Cranach's imaginary harem survives more or less intact, albeit much dispersed and somewhat altered by conditions of modern museum display. The majority of his slender and doe-eyed temptresses were originally devised for the delectation of a single owner in a private room. Now they proposition the general public. Several of them may be found doing just that in the modest exhibition of a dozen or so Cranachs currently at the National Gallery in London.
To borrow a phrase from the great art historian Erwin Panofsky, Cranach was "the very model of a major minor master". He was no pioneer. His Italian contemporaries, Titian and Giorgione, preceded him in depictions of the naked Venus (the issue of precedence apart, Cranach never did paint a picture to rival Giorgione's Sleeping Venus in Dresden or Titian's Venus of Urbino in the Uffizi). But he was certainly the first northern European artist to understand that the Renaissance revival of interest in classical subject matter provided painters with a licence for the manufacture of erotic art. His chief invention, the Cranach nude, is more original and interesting than she is generally made out to be.
She is instantly recognisable because, although she might wear many mythological disguises, she is always the same woman - or at least, for there is not too much reality about her, the same dream of one. Sometimes she pretends to be Venus, sometimes Eve. Sometimes she travels incognito, as a water nymph. Sometimes, with a sly, knowing expression on her face, acknowledging the imposture even as she plays the role, she impersonates Lucretia, sword in hand, nobly insisting that she prefers suicide to the loss of her honour. But we know it is not true, and she knows that we know. Her dissembled chasteness is as transparent as the gauzy wisp of drapery she often clutches to her, like Salome down to her very last veil.
There is something doll-like about the Cranach girl, and something troublingly childish about her, too. A fille fatale with bedroom eyes, she is a Renaissance Lolita. Cranach was so attached to this dream creature that he probably could not have varied her had he tried; even when we see three naked goddesses in one picture, they actually turn out to be the same one figure multiplied. The National Gallery's exhibition includes a woodcut, The Judgement of Paris, in which we see Venus, Athena and Juno showing off their charms to a sleepy and grizzled knight in a chilly alpine landscape. They are so similar to one another (almost identical, in fact, despite tiny differences in hairstyle and jewellery) that Paris's task seems quite impossible. The subject is clearly a pretext for showing the same girl from three angles - front, back and side. It is a way of giving her more completely to the viewer, as if she were a figurine to be turned this way and that in the hands.
Cranach was in many respects the epitome of the German 16th-century painter, following in the wake of Italian innovations, yet unwilling or unable to abandon the northern Gothic traditions in which he had been trained. The slightly disconcerting, pubescent character of his ideal girl owes at least something to that tradition.

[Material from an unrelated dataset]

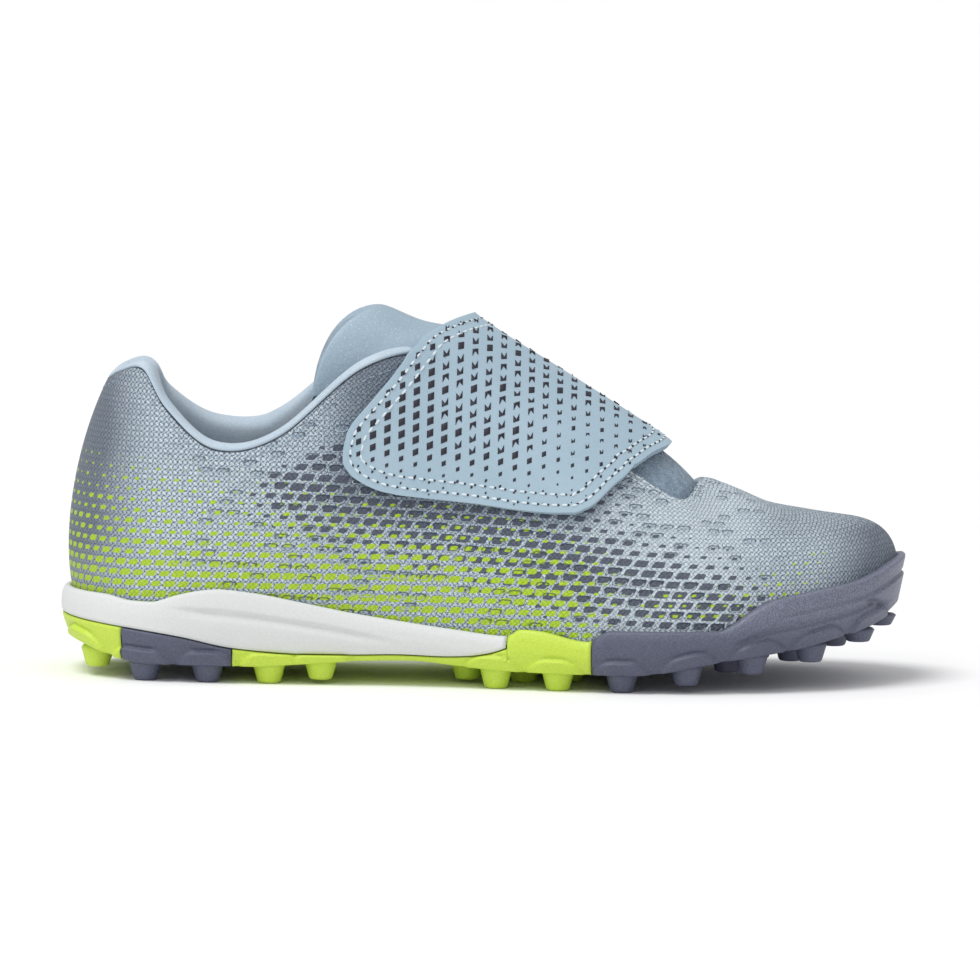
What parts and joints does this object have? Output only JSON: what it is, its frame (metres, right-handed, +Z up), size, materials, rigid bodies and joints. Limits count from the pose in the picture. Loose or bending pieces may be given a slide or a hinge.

Cranach might have followed the artists of the Italian Renaissance in adopting the subject matter of classical myth, but his visual imagination remained stubbornly northern European. So the Cranach girl bears no relation to Titian's ripe Venuses. With her small head, her narrow, sloping shoulders and her long legs, she is a neo-Gothic creature - a direct descendant of the naked Eve painted by the Limbourg brothers in their celebrated illuminated manuscript for the Duc de Berry, the Tres Riches Heures.
Cranach's ingenuity in making this quintessentially sexless figure seem sexy should not be underestimated. He does it partly through the poses which he has her adopt, partly through the expression which he puts on her face (self-possessed, inviting, orientally languorous), and partly through the way in which he clothes her with such conspicuous inadequacy. She is hardly ever entirely nude, but the few bits and pieces that she does wear - she has a marked fondness, in particular, for bejewelled chokers and extravagant broad-brimmed hats - make her look even more undressed than if she were stark naked.
Having started his career as a painter of religious subjects, Cranach continued to produce altarpieces and devotional panels - albeit of increasing feebleness - until the very end of his life. He had always been, and always remained, an extremely competent and prolific painter of grave, quiet, highly realised portraits, very much in the northern European tradition. He did not only paint Eves and Venuses and Lucretias, in other words. But he did paint enough of them to have been damned, for ever, as a fundamentally trivial artist: a man who sold his soul and became a mere lackey to the decadent tastes of the court he served, a painter whose works, in Max Friedlander's words, "are immediately recognisable and invariably elicit a fleeting, superior smile".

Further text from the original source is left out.